- Records with modeling code
=====
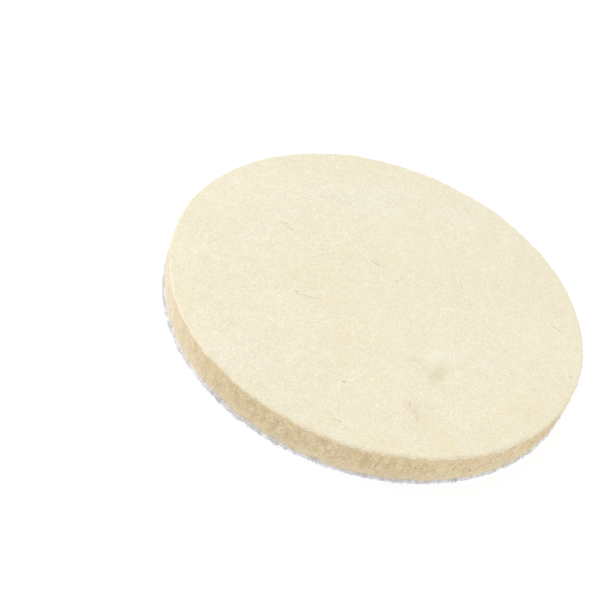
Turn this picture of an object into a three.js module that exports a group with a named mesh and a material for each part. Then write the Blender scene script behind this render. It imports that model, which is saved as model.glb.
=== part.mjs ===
// Felt polishing wheel: a die-cut disc of pressed wool felt, bonded by a hot-melt film to a
// hook-and-loop fabric whose looped pile grips the hooks of a backing plate.
// Millimetres, +Z up. The origin is the centre of the pile's contact face, and +Z is the axis
// that the wheel spins about, pointing out of the felt's working face.
import * as THREE from "three";

// Driving dimensions.
const WHEEL_DIAMETER = 125;
const FELT_THICKNESS = 9.8;
const FILM_THICKNESS = 0.3;
const CLOTH_THICKNESS = 0.4;
const PILE_HEIGHT = 1.2;

// The felt's working edge is worn soft by the die, and its lower edge is cut nearly square.
const WORKING_EDGE_RADIUS = 0.7;
const CUT_EDGE_RADIUS = 0.2;
// The film stops short of the rim so that it doesn't squeeze out, and the loops lean out past it.
const FILM_INSET = 0.4;
const PILE_OVERHANG = 0.3;
const PILE_EDGE_RADIUS = 0.35;

// A multiple of four, so that the wheel is equally wide along X and Y.
const TURN_SEGMENTS = 144;
const EDGE_STEPS = 3;

// Levels of the stack, from the pile's contact face up to the working face.
const WHEEL_RADIUS = WHEEL_DIAMETER / 2;
const PILE_TOP = PILE_HEIGHT;
const CLOTH_TOP = PILE_TOP + CLOTH_THICKNESS;
const FILM_TOP = CLOTH_TOP + FILM_THICKNESS;
const FELT_TOP = FILM_TOP + FELT_THICKNESS;

// One quarter turn of a rounded edge, from startAngle, about a centre in the profile plane.
// A square edge is the one point at its centre.
function roundedCorner(centreRadius, centreLevel, edgeRadius, startAngle) {
  if (edgeRadius === 0) {
    return [new THREE.Vector2(centreRadius, centreLevel)];
  }
  const points = [];
  for (let step = 0; step <= EDGE_STEPS; step += 1) {
    const angle = startAngle + (step / EDGE_STEPS) * (Math.PI / 2);
    points.push(
      new THREE.Vector2(
        centreRadius + edgeRadius * Math.cos(angle),
        centreLevel + edgeRadius * Math.sin(angle),
      ),
    );
  }
  return points;
}

// A flat round layer about +Z between two levels. Its edges are square unless given a radius.
function layerGeometry({ radius, bottom, top, lowerEdge = 0, upperEdge = 0 }) {
  const profile = [
    new THREE.Vector2(0, bottom),
    ...roundedCorner(radius - lowerEdge, bottom + lowerEdge, lowerEdge, -Math.PI / 2),
    ...roundedCorner(radius - upperEdge, top - upperEdge, upperEdge, 0),
    new THREE.Vector2(0, top),
  ];
  return new THREE.LatheGeometry(profile, TURN_SEGMENTS).rotateX(Math.PI / 2);
}

function namedMesh(name, geometry, material) {
  const mesh = new THREE.Mesh(geometry, material);
  mesh.name = name;
  return mesh;
}

// The working part: one thick disc of pressed wool felt.
function feltDisc() {
  const wool = new THREE.MeshStandardMaterial({
    color: 0xf0e8cf,
    roughness: 0.95,
    metalness: 0,
  });
  const geometry = layerGeometry({
    radius: WHEEL_RADIUS,
    bottom: FILM_TOP,
    top: FELT_TOP,
    lowerEdge: CUT_EDGE_RADIUS,
    upperEdge: WORKING_EDGE_RADIUS,
  });
  return namedMesh("felt_disc", geometry, wool);
}

// The hot-melt film that bonds the felt to the fabric.
function adhesiveFilm() {
  const glue = new THREE.MeshStandardMaterial({
    color: 0xe6dfc8,
    roughness: 0.45,
    metalness: 0,
  });
  const geometry = layerGeometry({
    radius: WHEEL_RADIUS - FILM_INSET,
    bottom: CLOTH_TOP,
    top: FILM_TOP,
  });
  return namedMesh("adhesive_film", geometry, glue);
}

// The knitted ground of the loop fabric, which the film holds.
function loopGroundCloth() {
  const knit = new THREE.MeshStandardMaterial({
    color: 0xeceaf0,
    roughness: 0.9,
    metalness: 0,
  });
  const geometry = layerGeometry({
    radius: WHEEL_RADIUS,
    bottom: PILE_TOP,
    top: CLOTH_TOP,
  });
  return namedMesh("loop_ground_cloth", geometry, knit);
}

// The room that the raised loops of the fabric take up, as one soft layer.
function loopPile() {
  const loops = new THREE.MeshStandardMaterial({
    color: 0xf4f3f8,
    roughness: 1,
    metalness: 0,
  });
  const geometry = layerGeometry({
    radius: WHEEL_RADIUS + PILE_OVERHANG,
    bottom: 0,
    top: PILE_TOP,
    lowerEdge: PILE_EDGE_RADIUS,
    upperEdge: PILE_EDGE_RADIUS,
  });
  return namedMesh("loop_pile", geometry, loops);
}

const wheel = new THREE.Group();
wheel.add(feltDisc());
wheel.add(adhesiveFilm());
wheel.add(loopGroundCloth());
wheel.add(loopPile());

export default wheel;
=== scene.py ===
"""Builds a felt polishing wheel: a disc of pressed wool felt glued to a looped backing cloth.

Lengths are in metres. +Z is the axis that the wheel spins about, the working face looks up, and
the origin is the centre of the loop pile's contact face.
"""

import math
from collections import namedtuple

import bmesh
import bpy
from mathutils import Matrix, Vector
from mathutils.bvhtree import BVHTree


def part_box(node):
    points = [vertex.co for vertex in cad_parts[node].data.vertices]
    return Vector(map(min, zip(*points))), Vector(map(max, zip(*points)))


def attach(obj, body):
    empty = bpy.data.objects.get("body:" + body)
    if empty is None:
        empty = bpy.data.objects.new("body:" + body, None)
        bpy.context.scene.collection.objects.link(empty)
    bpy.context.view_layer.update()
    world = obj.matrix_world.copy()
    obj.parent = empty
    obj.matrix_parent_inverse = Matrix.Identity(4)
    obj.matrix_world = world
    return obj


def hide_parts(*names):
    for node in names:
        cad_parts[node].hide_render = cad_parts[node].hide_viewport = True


bl_info = {
    "name": "Felt Polishing Wheel",
    "version": (1, 0, 0),
    "blender": (4, 5, 0),
    "location": "3D View > Sidebar > Felt Wheel",
    "description": "Builds a pressed wool felt polishing wheel on a looped backing cloth",
    "category": "Add Mesh",
}

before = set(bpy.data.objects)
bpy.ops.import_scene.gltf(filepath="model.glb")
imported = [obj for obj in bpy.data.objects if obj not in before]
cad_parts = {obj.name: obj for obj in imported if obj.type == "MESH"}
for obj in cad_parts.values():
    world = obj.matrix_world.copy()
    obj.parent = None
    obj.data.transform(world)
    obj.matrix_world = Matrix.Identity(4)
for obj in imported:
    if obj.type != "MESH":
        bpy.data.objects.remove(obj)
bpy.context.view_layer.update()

MM = 0.001
PER_SQUARE_MM = 1e6
BODY = "root"
UPWARDS = Vector((0.0, 0.0, 1.0))

FELT_LOW, FELT_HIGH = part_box("felt_disc")
FILM_LOW, FILM_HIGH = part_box("adhesive_film")
CLOTH_LOW, CLOTH_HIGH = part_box("loop_ground_cloth")
PILE_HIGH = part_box("loop_pile")[1]
FELT_RADIUS = FELT_HIGH.x
FILM_RADIUS = FILM_HIGH.x
CLOTH_RADIUS = CLOTH_HIGH.x
PILE_RADIUS = PILE_HIGH.x

FELT_CELLS = 230
WALL_ROWS = 20
LAYER_CELLS = 150
MAT_COLUMNS = 1500
FRINGE_LOOPS = 5000
DENT_CENTRE = (23.0 * MM, -27.0 * MM, 0.0)
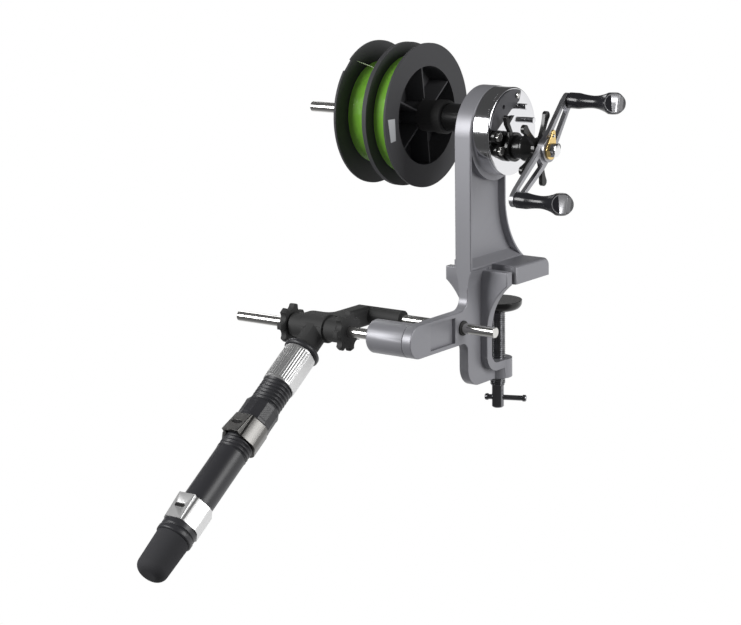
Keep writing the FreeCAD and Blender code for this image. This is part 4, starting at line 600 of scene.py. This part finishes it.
=====
Copy the records above exactly.

- Output for this exercise
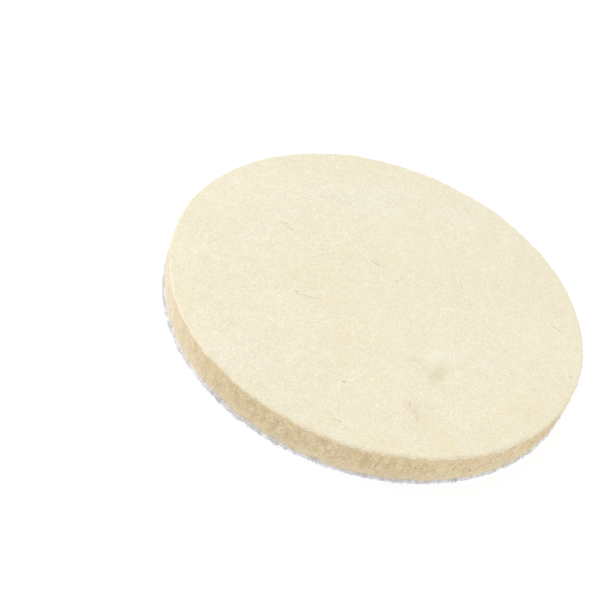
Turn this picture of an object into a three.js module that exports a group with a named mesh and a material for each part. Then write the Blender scene script behind this render. It imports that model, which is saved as model.glb.
=== part.mjs ===
// Felt polishing wheel: a die-cut disc of pressed wool felt, bonded by a hot-melt film to a
// hook-and-loop fabric whose looped pile grips the hooks of a backing plate.
// Millimetres, +Z up. The origin is the centre of the pile's contact face, and +Z is the axis
// that the wheel spins about, pointing out of the felt's working face.
import * as THREE from "three";

// Driving dimensions.
const WHEEL_DIAMETER = 125;
const FELT_THICKNESS = 9.8;
const FILM_THICKNESS = 0.3;
const CLOTH_THICKNESS = 0.4;
const PILE_HEIGHT = 1.2;

// The felt's working edge is worn soft by the die, and its lower edge is cut nearly square.
const WORKING_EDGE_RADIUS = 0.7;
const CUT_EDGE_RADIUS = 0.2;
// The film stops short of the rim so that it doesn't squeeze out, and the loops lean out past it.
const FILM_INSET = 0.4;
const PILE_OVERHANG = 0.3;
const PILE_EDGE_RADIUS = 0.35;

// A multiple of four, so that the wheel is equally wide along X and Y.
const TURN_SEGMENTS = 144;
const EDGE_STEPS = 3;

// Levels of the stack, from the pile's contact face up to the working face.
const WHEEL_RADIUS = WHEEL_DIAMETER / 2;
const PILE_TOP = PILE_HEIGHT;
const CLOTH_TOP = PILE_TOP + CLOTH_THICKNESS;
const FILM_TOP = CLOTH_TOP + FILM_THICKNESS;
const FELT_TOP = FILM_TOP + FELT_THICKNESS;

// One quarter turn of a rounded edge, from startAngle, about a centre in the profile plane.
// A square edge is the one point at its centre.
function roundedCorner(centreRadius, centreLevel, edgeRadius, startAngle) {
  if (edgeRadius === 0) {
    return [new THREE.Vector2(centreRadius, centreLevel)];
  }
  const points = [];
  for (let step = 0; step <= EDGE_STEPS; step += 1) {
    const angle = startAngle + (step / EDGE_STEPS) * (Math.PI / 2);
    points.push(
      new THREE.Vector2(
        centreRadius + edgeRadius * Math.cos(angle),
        centreLevel + edgeRadius * Math.sin(angle),
      ),
    );
  }
  return points;
}

// A flat round layer about +Z between two levels. Its edges are square unless given a radius.
function layerGeometry({ radius, bottom, top, lowerEdge = 0, upperEdge = 0 }) {
  const profile = [
    new THREE.Vector2(0, bottom),
    ...roundedCorner(radius - lowerEdge, bottom + lowerEdge, lowerEdge, -Math.PI / 2),
    ...roundedCorner(radius - upperEdge, top - upperEdge, upperEdge, 0),
    new THREE.Vector2(0, top),
  ];
  return new THREE.LatheGeometry(profile, TURN_SEGMENTS).rotateX(Math.PI / 2);
}

function namedMesh(name, geometry, material) {
  const mesh = new THREE.Mesh(geometry, material);
  mesh.name = name;
  return mesh;
}

// The working part: one thick disc of pressed wool felt.
function feltDisc() {
  const wool = new THREE.MeshStandardMaterial({
    color: 0xf0e8cf,
    roughness: 0.95,
    metalness: 0,
  });
  const geometry = layerGeometry({
    radius: WHEEL_RADIUS,
    bottom: FILM_TOP,
    top: FELT_TOP,
    lowerEdge: CUT_EDGE_RADIUS,
    upperEdge: WORKING_EDGE_RADIUS,
  });
  return namedMesh("felt_disc", geometry, wool);
}

// The hot-melt film that bonds the felt to the fabric.
function adhesiveFilm() {
  const glue = new THREE.MeshStandardMaterial({
    color: 0xe6dfc8,
    roughness: 0.45,
    metalness: 0,
  });
  const geometry = layerGeometry({
    radius: WHEEL_RADIUS - FILM_INSET,
    bottom: CLOTH_TOP,
    top: FILM_TOP,
  });
  return namedMesh("adhesive_film", geometry, glue);
}

// The knitted ground of the loop fabric, which the film holds.
function loopGroundCloth() {
  const knit = new THREE.MeshStandardMaterial({
    color: 0xeceaf0,
    roughness: 0.9,
    metalness: 0,
  });
  const geometry = layerGeometry({
    radius: WHEEL_RADIUS,
    bottom: PILE_TOP,
    top: CLOTH_TOP,
  });
  return namedMesh("loop_ground_cloth", geometry, knit);
}

// The room that the raised loops of the fabric take up, as one soft layer.
function loopPile() {
  const loops = new THREE.MeshStandardMaterial({
    color: 0xf4f3f8,
    roughness: 1,
    metalness: 0,
  });
  const geometry = layerGeometry({
    radius: WHEEL_RADIUS + PILE_OVERHANG,
    bottom: 0,
    top: PILE_TOP,
    lowerEdge: PILE_EDGE_RADIUS,
    upperEdge: PILE_EDGE_RADIUS,
  });
  return namedMesh("loop_pile", geometry, loops);
}

const wheel = new THREE.Group();
wheel.add(feltDisc());
wheel.add(adhesiveFilm());
wheel.add(loopGroundCloth());
wheel.add(loopPile());

export default wheel;
=== scene.py ===
"""Builds a felt polishing wheel: a disc of pressed wool felt glued to a looped backing cloth.

Lengths are in metres. +Z is the axis that the wheel spins about, the working face looks up, and
the origin is the centre of the loop pile's contact face.
"""

import math
from collections import namedtuple

import bmesh
import bpy
from mathutils import Matrix, Vector
from mathutils.bvhtree import BVHTree


def part_box(node):
    points = [vertex.co for vertex in cad_parts[node].data.vertices]
    return Vector(map(min, zip(*points))), Vector(map(max, zip(*points)))


def attach(obj, body):
    empty = bpy.data.objects.get("body:" + body)
    if empty is None:
        empty = bpy.data.objects.new("body:" + body, None)
        bpy.context.scene.collection.objects.link(empty)
    bpy.context.view_layer.update()
    world = obj.matrix_world.copy()
    obj.parent = empty
    obj.matrix_parent_inverse = Matrix.Identity(4)
    obj.matrix_world = world
    return obj


def hide_parts(*names):
    for node in names:
        cad_parts[node].hide_render = cad_parts[node].hide_viewport = True


bl_info = {
    "name": "Felt Polishing Wheel",
    "version": (1, 0, 0),
    "blender": (4, 5, 0),
    "location": "3D View > Sidebar > Felt Wheel",
    "description": "Builds a pressed wool felt polishing wheel on a looped backing cloth",
    "category": "Add Mesh",
}

before = set(bpy.data.objects)
bpy.ops.import_scene.gltf(filepath="model.glb")
imported = [obj for obj in bpy.data.objects if obj not in before]
cad_parts = {obj.name: obj for obj in imported if obj.type == "MESH"}
for obj in cad_parts.values():
    world = obj.matrix_world.copy()
    obj.parent = None
    obj.data.transform(world)
    obj.matrix_world = Matrix.Identity(4)
for obj in imported:
    if obj.type != "MESH":
        bpy.data.objects.remove(obj)
bpy.context.view_layer.update()

MM = 0.001
PER_SQUARE_MM = 1e6
BODY = "root"
UPWARDS = Vector((0.0, 0.0, 1.0))

FELT_LOW, FELT_HIGH = part_box("felt_disc")
FILM_LOW, FILM_HIGH = part_box("adhesive_film")
CLOTH_LOW, CLOTH_HIGH = part_box("loop_ground_cloth")
PILE_HIGH = part_box("loop_pile")[1]
FELT_RADIUS = FELT_HIGH.x
FILM_RADIUS = FILM_HIGH.x
CLOTH_RADIUS = CLOTH_HIGH.x
PILE_RADIUS = PILE_HIGH.x

FELT_CELLS = 230
WALL_ROWS = 20
LAYER_CELLS = 150
MAT_COLUMNS = 1500
FRINGE_LOOPS = 5000
DENT_CENTRE = (23.0 * MM, -27.0 * MM, 0.0)
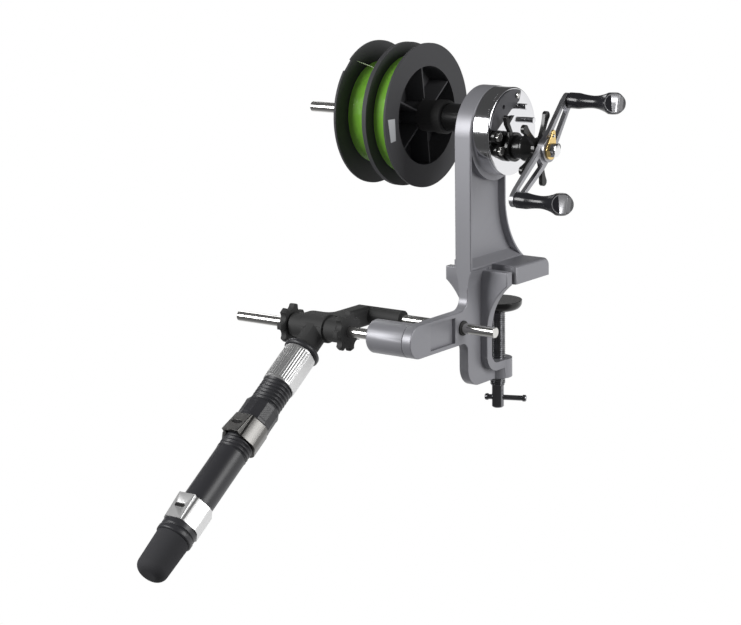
Keep writing the FreeCAD and Blender code for this image. This is part 4, starting at line 600 of scene.py. This part finishes it.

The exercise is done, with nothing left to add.